L’ouvrage passe en revue, de manière précise les principales crises (Syrie, Irak, Liban, Libye, Tunisie, Afghanistan, Sahel), ainsi que les rivalités géopolitiques qui se déploient dans la zone musulmane, Iran, Turquie. Une trentaine de pages sont consacrées à la situation en France, partie particulièrement soignée. Si la France est ainsi particulièrement visée c’est en raison des circonstances historiques (Croisades, expédition en Égypte, passé colonial, guerre d’Algérie) de son engagement dans les affaires du Proche-Orient, de sa laïcité, concept si éloigné du salafisme et bien entendu le fait qu’elle a sur son territoire la première communauté musulmane d’Europe, évaluée selon les différentes sources entre 4,5 et 5,5 millions de personnes, voire 6 millions pour les estimations les plus extrêmes.
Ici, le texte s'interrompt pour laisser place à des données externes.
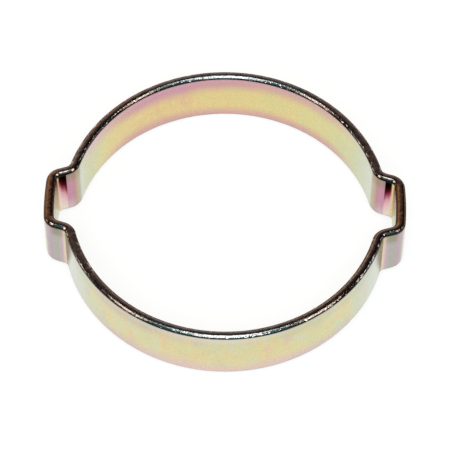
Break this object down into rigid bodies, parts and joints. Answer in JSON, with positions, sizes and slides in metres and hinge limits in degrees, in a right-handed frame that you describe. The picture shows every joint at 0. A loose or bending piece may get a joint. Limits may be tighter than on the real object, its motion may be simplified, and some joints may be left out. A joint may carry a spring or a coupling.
{
  "type": "two-ear hose clamp",
  "caption": "Closed steel band with opposite ears that pincers squeeze to tighten it round a hose.",
  "frame": {"origin": "on the hose's axis, in the plane of the band's lower rim", "axes": "+Z along the hose's axis, +X towards one ear, with the other ear on -X"},
  "size_m": [0.0546, 0.049, 0.0098],
  "materials": {
    "zinc_steel": "yellow zinc passivate over tumbled steel, iridescent"
  },
  "bodies": {
    "root": {"clamp_band": "zinc_steel"}
  },
  "joints": []
}
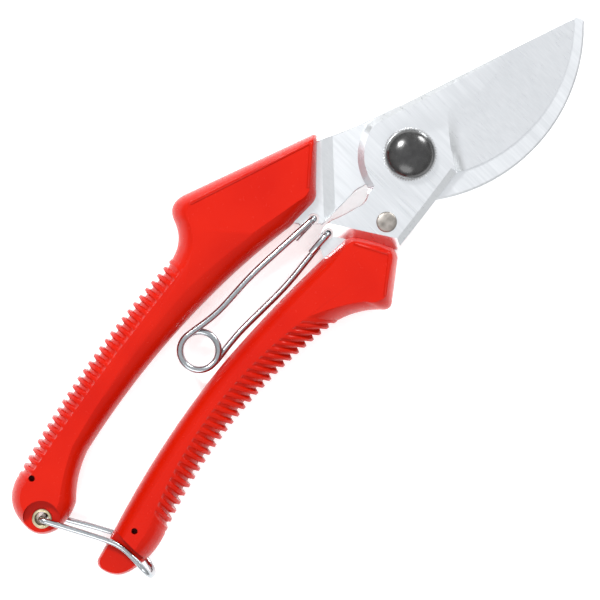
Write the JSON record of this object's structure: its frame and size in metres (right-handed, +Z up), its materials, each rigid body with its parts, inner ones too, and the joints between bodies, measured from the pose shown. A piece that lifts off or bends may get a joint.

Mais il appartiendra au lecteur d’aller plus loin en prenant ce livre comme base de réflexion. Les choses ne sont pas toujours faciles à identifier. Prenons l’exemple de la composition ethnique de la Syrie qu’il indique : musulmans sunnites, environ 72 %, alaouites 10 %, Kurdes 8 %, chrétiens 5 %, Druzes, 2 %. Il s’agit d’évaluations d’avant la guerre civile, elles-mêmes parfois sujettes à caution. Quel fut le pourcentage des Alaouites, au pouvoir depuis Hafez al-Assad, 11,12 % ? Mais qu’en est-il aujourd’hui, compte tenu de près de 5 millions de migrants syriens qui ont fui leur pays et dont une bonne partie n’y reviendra pas. Bien entendu on ne pourra savoir la composition ethnique de la Syrie, qu’à l’issue du conflit. Mais on peut d’ores et déjà parier que certains pourcentages ont déjà été modifiés, celui des chrétiens, des sunnites, car a priori, les Alaouites ont été moins nombreux à avoir pris le chemin du départ.
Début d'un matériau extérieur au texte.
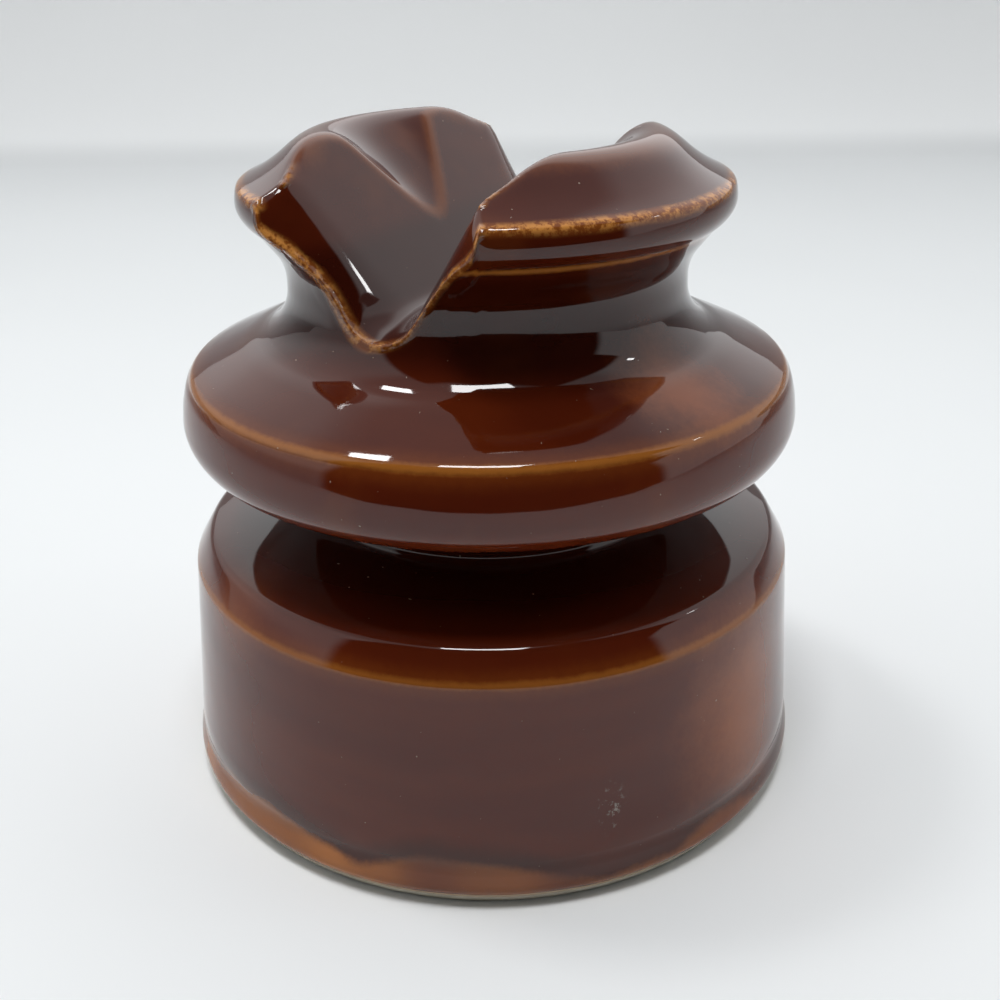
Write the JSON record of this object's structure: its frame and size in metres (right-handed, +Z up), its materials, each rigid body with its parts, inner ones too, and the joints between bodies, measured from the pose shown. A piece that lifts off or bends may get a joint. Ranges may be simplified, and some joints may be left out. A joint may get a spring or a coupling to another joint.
{
  "type": "pin insulator",
  "caption": "Brown glazed porcelain pin insulator with a V wire groove across its crown, a tie groove round the neck, upper and lower skirts and a blind pin hole.",
  "frame": {"origin": "centre of the resting ring, on the pin axis", "axes": "+Z up along the pin axis, Y along the wire groove, -Y towards the front of the picture"},
  "size_m": [0.1152, 0.1152, 0.1137],
  "materials": {
    "brown_glaze": "high gloss"
  },
  "bodies": {
    "root": {"porcelain_body": "brown_glaze"}
  },
  "joints": []
}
Yann Mens analyse bien le dilemme des Occidentaux vis-à-vis du monde islamique qu’ils ont fortement déstabilisé au cours des siècles. Nous aurions aimé cependant qu’il alla un peu plus loin dans ses descriptions. Ainsi en est-il du terme si utilisé et souvent mal interprété de jihad, dont il présente bien les deux sens, celui d’effort que le croyant doit faire sur lui-même pour se conformer aux enseignements sur lui-même et celui de combat armé dans certaines circonstances, défense ou islamisation de nouveaux territoires. Sans introduire la notion d’ijtihâd, qui désigne l’effort de réflexion que les oulémas ou muftis et les juristes musulmans entreprennent pour interpréter les textes fondateurs de l’islam et en déduire le droit musulman ou pour informer le musulman de la nature d’une action (licite, illicite, réprouvée…), il aurait pu s’en tenir aux premières lignes qu’en livre Wikipédia : Le jihad ou djihad, également écrit jihâd ou djihâd est un devoir religieux pour les musulmans. En arabe, ce terme signifie « abnégation », « effort », « lutte » ou « résistance », voire « guerre sainte ». Le mot jihâd est employé à plusieurs reprises dans le Coran, souvent dans l’expression idiomatique « al-gihad bi amwalikum wa anfusikum » qui peut se traduire par « lutter avec vos biens et vos âmes ». Ainsi, le jihad est souvent défini par l’expression « faites un effort dans le chemin de Dieu ». Signalons ici que nos meilleurs dictionnaires (Le Robert, Littré) sont peu diserts, situant l’apparition de ce mot dans la langue française dans les années 1870 (est-ce lié à la révolte en Kabylie ?) et fixant à 1983 la date à laquelle il se répandit, ce qui paraît fort tard, le djihad afghan ayant déjà largement capté les médias, sans même parler du djihad palestinien apparu au milieu des années 1960 ! C’est la preuve en tout cas que la connaissance et la compréhension des concepts, et des étapes du développement de la pensée politique, sinon spirituelle musulmane doivent réaliser bien des progrès. Yann Mens y aura contribué à sa mesure.